With that disclaimer/caveat in mind, let’s make a list!
In-Person Evaluation Pros
- Feels more like a conversation than a test
- Practice interview skills
- Specific feedback
- Quick feedback turnaround
- Potential to build up and encourage a student
- Finished in one visit
In-Person Evaluation Cons
- Feedback with limited context
- Depending on the evaluator’s requests, it could be a lot of work up-front to collect and prepare information about your year
- Not as acceptable to submit to other organizations and agencies, maybe a consideration if you have an older student
- More subjective about what to evaluate and what is important (could also be viewed as a positive)

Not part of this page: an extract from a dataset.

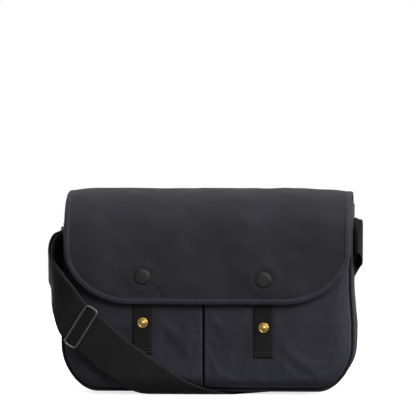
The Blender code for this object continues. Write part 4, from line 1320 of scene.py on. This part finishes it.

We’ve hesitated to use this option because of our negative experience with the oral test several years ago. However, when examining these comparisons the evaluator option has some strengths to recommend it. I am particularly intrigued by the idea that it functions as a sort of low-key interview. Testing is a skill that students may need up to a point; however, students can use interview skills throughout their life.
I also appreciate an option where we can emphasize the unique learning experiences that we’ve had through the year. An in-person evaluation creates space to talk about a unit study on air & wind or field trips at the Outer Banks or the challenges or benefits of using the Beast Academy math curriculum. The feedback has the potential to be much more suited to our specific situation.
Homeschool Assessment Options: Final Summary
Hopefully these lists will give you some guidance when considering what form of end-of-year assessment you will use.
A couple key things to remember when choosing an assessment: one, make sure you know what your state requires, and two, annually review what you want to get out of your experience. Keeping these two preparatory steps in mind will help you to make the best decision for your family at this time.
Have you had any experience with either of these homeschool assessment options? What other forms of assessment have you used based on your state’s requirements?